Check each line of the listing below for the string "from", and copy the ones that have it.

[Entries with parts and joints]
..............................

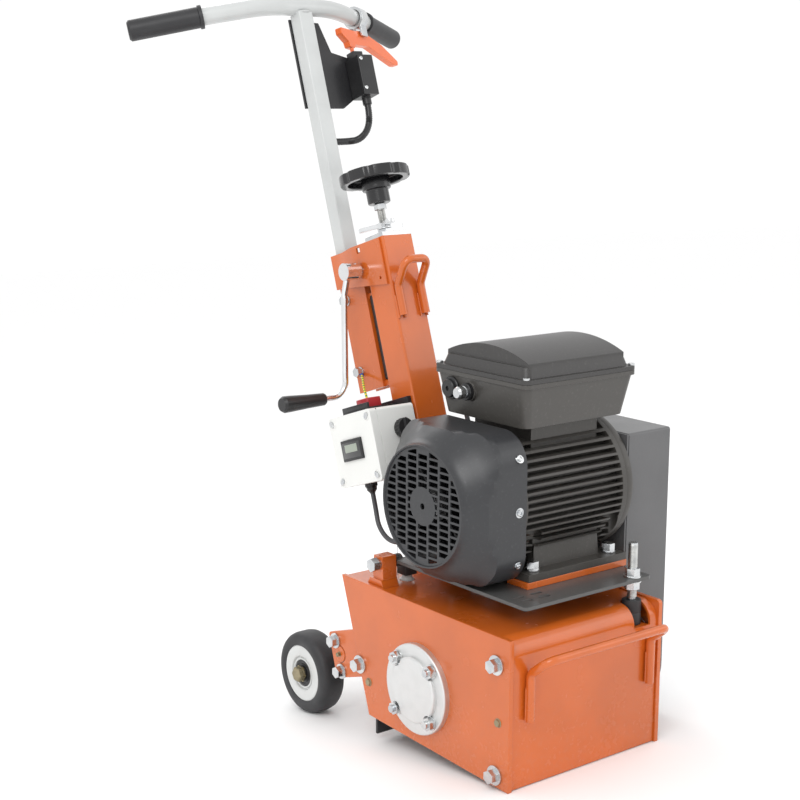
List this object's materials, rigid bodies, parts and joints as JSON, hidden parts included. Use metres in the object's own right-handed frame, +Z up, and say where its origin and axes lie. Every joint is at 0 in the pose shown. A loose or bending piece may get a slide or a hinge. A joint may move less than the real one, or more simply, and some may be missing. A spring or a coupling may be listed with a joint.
{
  "type": "walk-behind floor planer",
  "caption": "Walk-behind electric floor planer: cutter drum in a steel housing, belt drive, lift column, lever-set rear wheels and a T-handle with a presence lever.",
  "frame": {"origin": "middle of the bounding box in plan, at floor level: rear wheels and front bottom edge of the side plates stand on the floor", "axes": "+X to the belt guard side (the operator's right), +Y from the front panel to the operator, +Z up"},
  "size_m": [0.4992, 0.704, 1.0584],
  "materials": {
    "black_plastic": "moulded black plastic",
    "black_rubber": "matt rubber",
    "black_sheet": "satin black paint",
    "cable_grey": "grey cable jacket",
    "cast_flange": "machined casting",
    "cast_pulley": "grey casting",
    "chrome_plate": "chrome plate",
    "copper_core": "varnished winding and laminations",
    "gloss_black": "glossy black plastic",
    "grey_sheet": "satin mid-grey paint",
    "motor_grey": "warm dark grey paint on a casting",
    "orange": "gloss powder coat",
    "orange_plastic": "moulded orange plastic",
    "plate_grey": "satin dark grey paint",
    "steel": "turned steel",
    "tyre_rubber": "solid rubber tyre",
    "white_box": "moulded pale grey plastic",
    "white_hub": "moulded white plastic",
    "zinc": "bright zinc plating"
  },
  "bodies": {
    "chassis": {"bearing_flanges": "cast_flange", "bearings": "steel", "belt_guard": "grey_sheet", "black_brackets": "black_sheet", "cable_glands": "black_plastic", "chamber_rear_wall": "orange", "column_tube": "orange", "control_box": "white_box", "control_box_lid": "white_box", "deck_brackets": "orange", "deck_cover": "orange", "drive_belts": "black_rubber", "dust_spigot": "zinc", "fan_cowl": "black_sheet", "fasteners": "zinc", "grips": "black_rubber", "guard_back_plate": "grey_sheet", "handle_mount": "orange", "handle_post": "zinc", "handlebar": "zinc", "hour_meter": "black_plastic", "lever_clamp": "zinc", "lifting_handles": "orange", "limit_switch": "black_plastic", "motor_cable": "cable_grey", "motor_end_shields": "motor_grey", "motor_frame": "motor_grey", "motor_plate": "plate_grey", "motor_rails": "orange", "rear_brackets": "orange", "rear_skirt": "black_rubber", "rubber_buffers": "black_rubber", "side_plate_left": "orange", "side_plate_right": "orange", "stator": "copper_core", "switch_cable": "cable_grey", "terminal_box": "motor_grey", "terminal_box_lid": "motor_grey"},
    "drum": {"drum": "steel", "cutter_pins": "steel", "cutters": "steel", "drum_pulley": "cast_pulley"},
    "rotor": {"motor_rotor": "steel", "cooling_fan": "black_plastic", "motor_pulley": "cast_pulley"},
    "lever": {"lift_lever": "chrome_plate", "lift_lever_grip": "black_rubber"},
    "lift": {"lift_tube": "zinc", "lift_link": "steel"},
    "crank": {"wheel_crank": "steel"},
    "wheel_left": {"wheel_tyre_left": "tyre_rubber", "wheel_hub_left": "white_hub"},
    "wheel_right": {"wheel_tyre_right": "tyre_rubber", "wheel_hub_right": "white_hub"},
    "spindle": {"depth_spindle": "zinc"},
    "handwheel": {"handwheel": "gloss_black"},
    "locking": {"lock_nut": "zinc"},
    "presence": {"presence_lever": "orange_plastic"},
    "plunger": {"switch_plunger": "orange_plastic"},
    "knob": {"selector_knob": "black_plastic"}
  },
  "joints": [
    {"name": "drum_spin", "type": "hinge", "parent": "chassis", "child": "drum", "pos_m": [0, -0.12869, 0.10206], "axis": [1, 0, 0], "continuous": true},
    {"name": "rotor_spin", "type": "hinge", "parent": "chassis", "child": "rotor", "pos_m": [0, -0.16966, 0.3537], "axis": [1, 0, 0], "continuous": true},
    {"name": "lift_lever_swing", "type": "hinge", "parent": "chassis", "child": "lever", "pos_m": [0, 0.09448, 0.65074], "axis": [1, 0, 0], "range_deg": [0, 100]},
    {"name": "lift_tube_slide", "type": "slide", "parent": "chassis", "child": "lift", "axis": [0, 0.2229, 0.9748], "range_m": [-0.0141, 0]},
    {"name": "wheel_crank_swing", "type": "hinge", "parent": "chassis", "child": "crank", "pos_m": [0, 0.06153, 0.11103], "axis": [1, 0, 0], "range_deg": [0, 22.1]},
    {"name": "wheel_left_roll", "type": "hinge", "parent": "crank", "child": "wheel_left", "pos_m": [-0.1085, 0.16748, 0.061], "axis": [1, 0, 0], "continuous": true},
    {"name": "wheel_right_roll", "type": "hinge", "parent": "crank", "child": "wheel_right", "pos_m": [0.1085, 0.16748, 0.061], "axis": [1, 0, 0], "continuous": true},
    {"name": "depth_spindle_slide", "type": "slide", "parent": "lift", "child": "spindle", "axis": [0, 0.2229, 0.9748], "range_m": [-0.0061, 0.0061]},
    {"name": "handwheel_turn", "type": "hinge", "parent": "spindle", "child": "handwheel", "pos_m": [0, 0.08491, 0.77039], "axis": [0, 0.2229, 0.9748], "range_deg": [-1080, 1080]},
    {"name": "lock_nut_turn", "type": "hinge", "parent": "lift", "child": "locking", "pos_m": [0, 0.07175, 0.71287], "axis": [0, 0.2229, 0.9748], "range_deg": [-180, 180]},
    {"name": "presence_lever_squeeze", "type": "hinge", "parent": "chassis", "child": "presence", "pos_m": [0.122, 0.26949, 1.01233], "axis": [-0.4067, 0.8906, -0.2037], "range_deg": [-12, 0], "stiffness_Nm_per_rad": 0.5, "springref_deg": 17.19},
    {"name": "switch_plunger_push", "type": "slide", "parent": "chassis", "child": "plunger", "axis": [0, 0.2229, 0.9748], "range_m": [-0.0079, 0]},
    {"name": "selector_knob_turn", "type": "hinge", "parent": "chassis", "child": "knob", "pos_m": [-0.062, -0.02281, 0.43393], "axis": [0, -0.9748, 0.2229], "range_deg": [0, 90]}
  ],
  "couplings": [
    {"joint": "rotor_spin", "follows": "drum_spin", "ratio": 1.2889},
    {"joint": "lift_tube_slide", "follows": "lift_lever_swing", "m_per_rad": -0.0080214},
    {"joint": "wheel_crank_swing", "follows": "lift_lever_swing", "ratio": 0.22},
    {"joint": "depth_spindle_slide", "follows": "handwheel_turn", "m_per_rad": 0.00031831},
    {"joint": "switch_plunger_push", "follows": "presence_lever_squeeze", "m_per_rad": 0.0367}
  ]
}
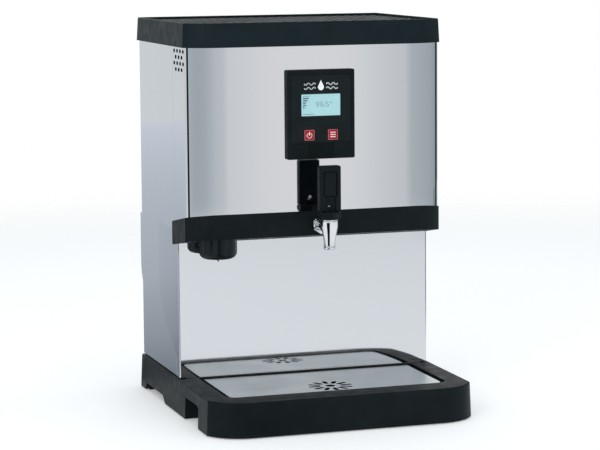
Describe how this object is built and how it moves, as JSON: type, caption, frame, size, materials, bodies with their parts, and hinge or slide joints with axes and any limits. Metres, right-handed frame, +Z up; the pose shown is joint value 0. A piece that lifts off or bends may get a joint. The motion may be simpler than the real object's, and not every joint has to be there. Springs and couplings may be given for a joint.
{
  "type": "countertop water dispenser",
  "caption": "Automatic-fill countertop hot water dispenser: polished steel casing on a black base, black ribbed lid, small control panel, lever tap and lift-out drip tray.",
  "frame": {"origin": "on the worktop, under the middle of the whole object's plan", "axes": "+Z up, the front with tap and control panel faces -Y, +X to the right seen from the front"},
  "size_m": [0.404, 0.4366, 0.581],
  "materials": {
    "steel_polished": "mirror-polished stainless sheet",
    "steel_satin": "satin",
    "steel_plain": "plain mill finish",
    "plate_steel": "fine satin, all-over",
    "chrome": "bright plated",
    "black_plastic": "fine texture, low sheen",
    "black_gloss": "smooth gloss",
    "overlay": "printed film, satin",
    "lcd": "clear window over a pale display",
    "red_key": "satin red",
    "board": "lacquered laminate",
    "white_plastic": "moulded",
    "clear_hose": "food-grade tube",
    "foam": "closed-cell insulation",
    "silicone": "smooth silicone",
    "rubber": "matt",
    "brass": "machined",
    "spring_steel": "drawn wire",
    "filter_plastic": "moulded, ribbed grip"
  },
  "bodies": {
    "root": {"base_moulding": "black_plastic", "base_feet": "rubber", "chassis_frame": "steel_plain", "tank_shelf": "steel_plain", "left_side_panel": "steel_polished", "right_side_panel": "steel_polished", "rear_panel": "steel_satin", "casing_screws": "steel_plain", "splashback": "steel_polished", "left_vent_strip": "steel_polished", "right_vent_strip": "steel_polished", "edge_seals": "black_plastic", "front_panel": "steel_polished", "head_skirt": "black_plastic", "lid": "black_plastic", "control_bezel": "black_plastic", "keypad_overlay": "overlay", "display_window": "lcd", "status_window": "black_gloss", "display_board": "board", "main_board": "board", "board_standoffs": "white_plastic", "terminal_block": "white_plastic", "cable_gland": "black_plastic", "inlet_valve_body": "brass", "inlet_valve_coil": "black_gloss", "inlet_valve_spring": "spring_steel", "supply_hose": "clear_hose", "filter_head": "white_plastic", "filter_bracket": "steel_plain", "tank_body": "steel_satin", "tank_jacket": "foam", "tank_gasket": "silicone", "tank_lid": "steel_satin", "tank_screws": "steel_plain", "heating_element": "steel_satin", "level_probes": "steel_satin", "temperature_probe": "steel_satin", "overheat_cutout": "black_gloss", "steam_vent_pipe": "silicone", "fill_pipe": "clear_hose", "outlet_pipe": "silicone", "tap_body": "chrome", "tap_backnut": "brass", "tap_bonnet": "black_plastic", "tap_spring": "spring_steel"},
    "tap_stem": {"tap_stem": "black_plastic", "tap_seat_washer": "rubber", "tap_pivot_pin": "steel_plain"},
    "tap_lever": {"tap_lever": "black_plastic", "lever_screw": "chrome"},
    "power_key": {"power_key": "red_key"},
    "function_key": {"function_key": "red_key"},
    "drip_tray": {"drip_tray": "black_plastic", "tray_pads": "rubber"},
    "drip_plate": {"drip_plate": "plate_steel"},
    "filter_sleeve": {"filter_valve_sleeve": "white_plastic"},
    "filter_unit": {"filter_cartridge": "white_plastic", "filter_knob": "filter_plastic"},
    "inlet_plunger": {"inlet_valve_plunger": "steel_plain"}
  },
  "joints": [
    {"name": "tap_stem_lift", "type": "slide", "parent": "root", "child": "tap_stem", "axis": [0, 0, 1], "range_m": [0, 0.0025], "deforming": ["tap_spring"]},
    {"name": "tap_lever_tilt", "type": "hinge", "parent": "tap_stem", "child": "tap_lever", "pos_m": [0, -0.13225, 0.311], "axis": [1, 0, 0], "range_deg": [0, 30], "stiffness_Nm_per_rad": 1, "springref_deg": -17.19},
    {"name": "power_key_press", "type": "slide", "parent": "root", "child": "power_key", "axis": [0, 1, 0], "range_m": [0, 0.0008], "stiffness_N_per_m": 1500, "springref_m": -0.0005},
    {"name": "function_key_press", "type": "slide", "parent": "root", "child": "function_key", "axis": [0, 1, 0], "range_m": [0, 0.0008], "stiffness_N_per_m": 1500, "springref_m": -0.0005},
    {"name": "drip_tray_slide", "type": "slide", "parent": "root", "child": "drip_tray", "axis": [0, -1, 0], "range_m": [0, 0.23]},
    {"name": "drip_plate_lift", "type": "slide", "parent": "drip_tray", "child": "drip_plate", "axis": [0, 0, 1], "range_m": [0, 0.12]},
    {"name": "filter_turn", "type": "hinge", "parent": "root", "child": "filter_sleeve", "pos_m": [-0.145, -0.04975, 0.415], "axis": [0, 0, 1], "range_deg": [0, 90]},
    {"name": "filter_draw", "type": "slide", "parent": "filter_sleeve", "child": "filter_unit", "axis": [0, 0, -1], "range_m": [0, 0.165]},
    {"name": "inlet_plunger_lift", "type": "slide", "parent": "root", "child": "inlet_plunger", "axis": [0, 0, 1], "range_m": [0, 0.0023], "stiffness_N_per_m": 400, "springref_m": -0.004, "deforming": ["inlet_valve_spring"]}
  ],
  "couplings": [
    {"joint": "tap_stem_lift", "follows": "tap_lever_tilt", "m_per_rad": 0.0045}
  ]
}
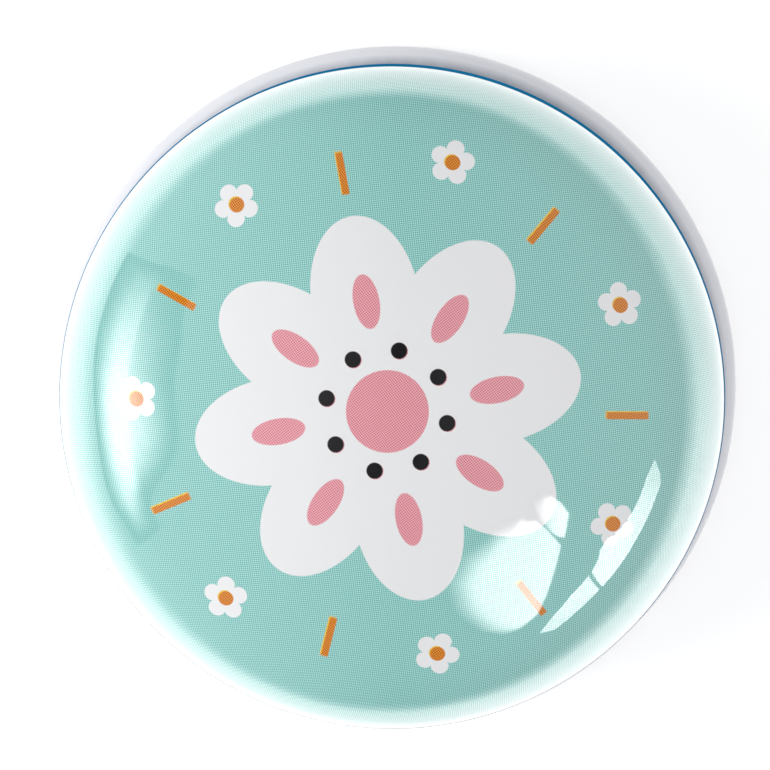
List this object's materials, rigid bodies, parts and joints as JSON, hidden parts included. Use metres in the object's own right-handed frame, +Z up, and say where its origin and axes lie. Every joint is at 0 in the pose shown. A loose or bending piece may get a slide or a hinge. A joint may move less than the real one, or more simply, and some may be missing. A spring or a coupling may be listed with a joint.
{
  "type": "round keepsake tin",
  "caption": "Small round tin with a domed push-on lid over a straight-walled base that stands on a rolled foot.",
  "frame": {"origin": "centre of the flat foot that the tin stands on, on the tin's axis", "axes": "+Z up along the tin's axis, out through the lid; +X and +Y across it, +Y towards the top of the print"},
  "size_m": [0.0568, 0.0568, 0.0244],
  "materials": {
    "printed_tin": "gloss",
    "white_enamel": "gloss"
  },
  "bodies": {
    "base": {"base_wall": "white_enamel", "base_bottom": "white_enamel"},
    "lid": {"lid": "printed_tin"}
  },
  "joints": [
    {"name": "lid_lift", "type": "slide", "parent": "base", "child": "lid", "axis": [0, 0, 1], "range_m": [0, 0.03]}
  ]
}
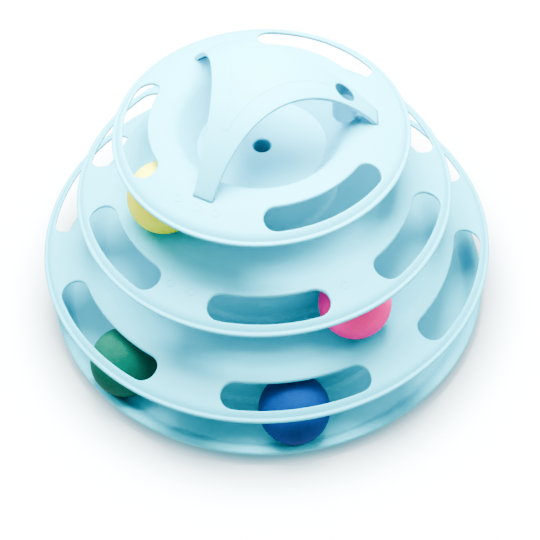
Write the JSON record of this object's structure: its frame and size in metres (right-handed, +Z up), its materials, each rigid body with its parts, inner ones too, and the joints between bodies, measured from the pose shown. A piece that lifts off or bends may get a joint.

..............................

**The answer**
  "frame": {"origin": "middle of the bounding box in plan, at floor level: rear wheels and front bottom edge of the side plates stand on the floor", "axes": "+X to the belt guard side (the operator's right), +Y from the front panel to the operator, +Z up"},
  "frame": {"origin": "on the worktop, under the middle of the whole object's plan", "axes": "+Z up, the front with tap and control panel faces -Y, +X to the right seen from the front"},
Write the JSON record of this object's structure: its frame and size in metres (right-handed, +Z up), its materials, each rigid body with its parts, inner ones too, and the joints between bodies, measured from the pose shown. A piece that lifts off or bends may get a joint.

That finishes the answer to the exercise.